Il suffira ici d’avoir indiqué sommairement les différens produits vineux, acéteux ou alcooliques qu’on peut retirer de certains végétaux qui ne sont pas, sous ce rapport, d’un usage général. Pour les procédés de préparation et de fabrication, nous devons renvoyer à la division des Arts agricoles (Tom. III).

[13.3]

Section III. — Du Châtaignier.

On ne trouve nulle part toutes les espèces de châtaigniers réunies dans un seul domaine. Chacun cultive de préférence celles qui réussissent le mieux chez lui, ou les plus précoces pour les vendre fraîches. Quelques-unes ne diffèrent que parce qu’elles ont été transportées d’un sommet aride au fond d’un vallon arrosé. On peut en énumérer une 30e de variétés cultivées dans les Cévennes, et qui ne sont désignées que par des noms du pays ; c’est celle nommée daoufinenco, l’une des meilleures et des plus grosses, et qui paraît originaire du Dauphiné, dont le fruit est connu sous le nom de marron de Lyon.

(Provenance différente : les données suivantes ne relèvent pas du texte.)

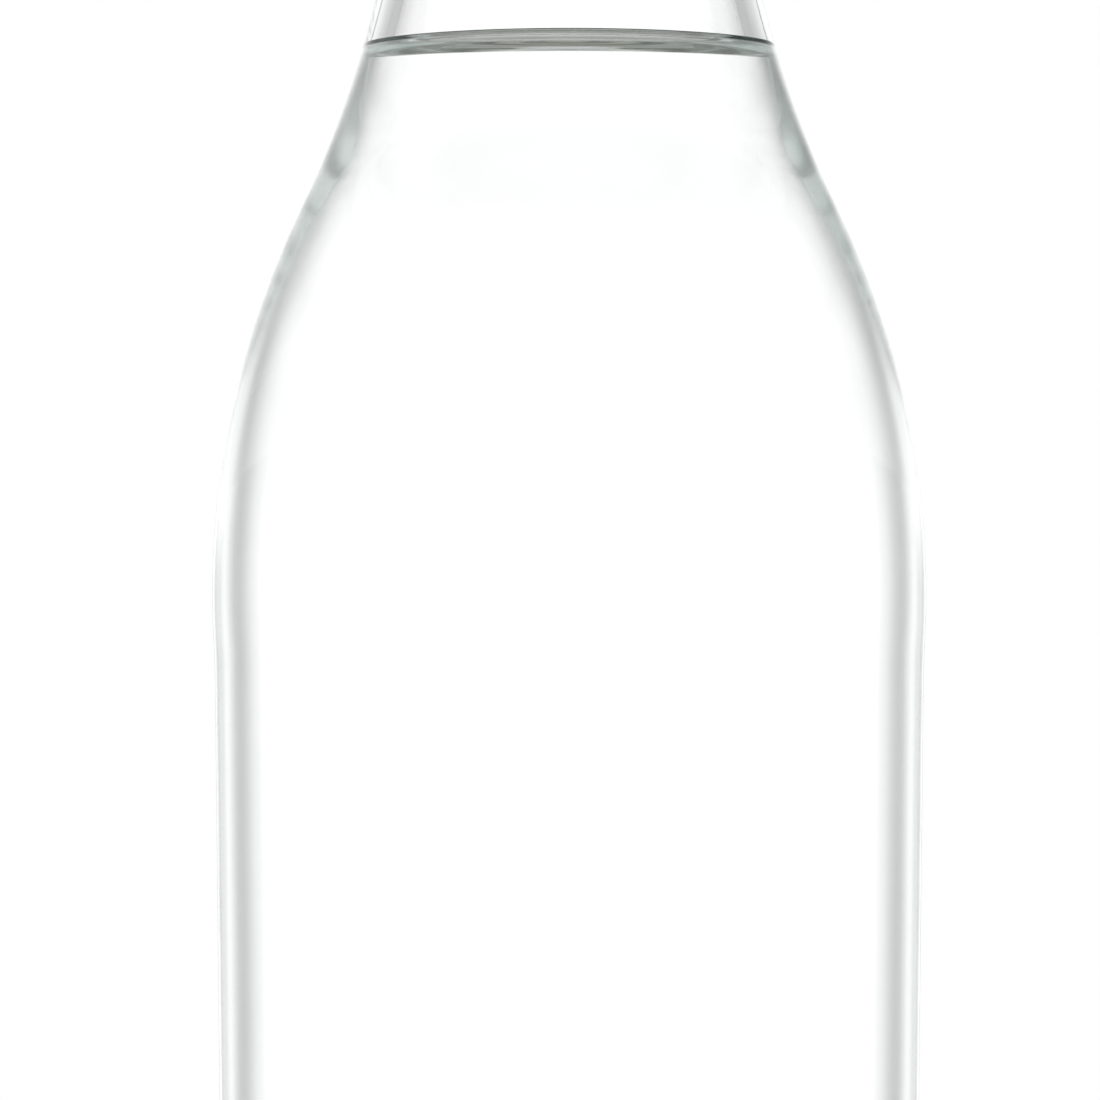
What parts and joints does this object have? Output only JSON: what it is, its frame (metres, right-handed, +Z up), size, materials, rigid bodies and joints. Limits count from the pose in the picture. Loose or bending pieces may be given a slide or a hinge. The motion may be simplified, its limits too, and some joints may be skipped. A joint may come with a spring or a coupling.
{
  "type": "tequila bottle",
  "caption": "Slim clear glass spirits bottle with long sloping shoulders, filled with clear tequila to the neck and closed by a cork with a turned wooden head.",
  "frame": {"origin": "centre of the base, in the plane of the ring that the bottle stands on", "axes": "+Z up along the bottle's axis; the bottle is round, so +X and +Y are free"},
  "size_m": [0.076, 0.076, 0.304],
  "materials": {
    "clear_glass": "polished clear flint glass",
    "clear_spirit": "clear colourless liquid",
    "natural_cork": "natural cork, fine pores",
    "turned_wood": "turned hardwood, satin oil"
  },
  "bodies": {
    "root": {"glass_bottle": "clear_glass", "spirit": "clear_spirit", "cork": "natural_cork", "stopper_head": "turned_wood"}
  },
  "joints": []
}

Le châtaignier est certainement indigène aux Cévennes et à quelques autres contrées de la France. Des forêts de cet arbre sont provenus les taillis exploités actuellement en coupes réglées, et sans doute aussi la culture et la greffe en changèrent d’autres en châtaigneraies dont les Cévennols apprécient bien les avantages et auxquelles ils consacrent tous leurs soins.

Les châtaigniers cultivés doivent être émondés tous les 2 ou 3 ans, dans les mois de mars et de septembre. On coupe le bois mort, les branches intérieures qui fatiguent les arbres inutilement, et les drageons qui poussent à leur pied. Quand l’arbre, déjà vieux, paraît décliner, on laisse un ou deux de ces jets pour lui succéder, et on le coupe par un temps favorable, comme bois de service s’il est sain, et pour le feu s’il est creux ou fendu. Tous les vieux arbres ne se renouvelant pas ainsi par des drageons, il faut chaque année, pour entretenir une châtaigneraie, faire quelques plantations nouvelles.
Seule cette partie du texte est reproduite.